Рассказал. Записку он передал контролеру В. Позже, уже без наручников, он спокойно, связно и последовательно описал, как договаривался с контролером, как тот прятал записку под погон шинели и т. д. Деньги, конечно же, контролер ему не принес. Все бы хорошо, да вот беда — В. сменился после дежурства и на службу придет только через трое суток, а живет он где-то далеко за городом. Решили подождать.
Через три дня состоялась «очная ставка». (Вообще-то, очная ставка — это следственное действие, осуществляемое только в рамках уголовного дела, но в народе так называется любой процесс, по сути ее напоминающий). Этот «цирк» продолжался часа полтора. Зэчара, глядя в глаза контролеру, клялся в своей правоте, а возмущенный контролер пытался набить рожу зэку, причем поведение обоих было совершенно естественным. Так как контролеру наручники не наденешь (в ходе подобных «следствий» иногда и контролерам, и офицерам доставалось по ушам, но редко — это опасно, ведь у сотрудника, даже если он конченый негодяй, прав побольше, чем у зэка), его отпустили с миром. А зэка, естественно (ну, что ж делать?), снова забили в наручники. Снова завизжал он, как свинья, и снова «честно» рассказал: записку передал контролеру Г. На В. указал потому, что считает себя порядочным и сдать гонца не мог (ну, разве не петух?).
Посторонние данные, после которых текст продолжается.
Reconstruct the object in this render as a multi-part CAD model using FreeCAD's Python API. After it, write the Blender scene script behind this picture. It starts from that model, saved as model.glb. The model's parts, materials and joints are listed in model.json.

С Г. проблем оказалось еще больше: к этому времени его перевели служить в другое подразделение, и, чтобы его найти, понадобилась еще неделя. Очная ставка, а точнее, цирк с таким названием, повторилась во всех деталях. Отпустили Г. и снова стали надевать на Б. наручники. Не успели как следует затянуть — он заверещал и рассказал очередную «правду»: записку он все-таки передал В.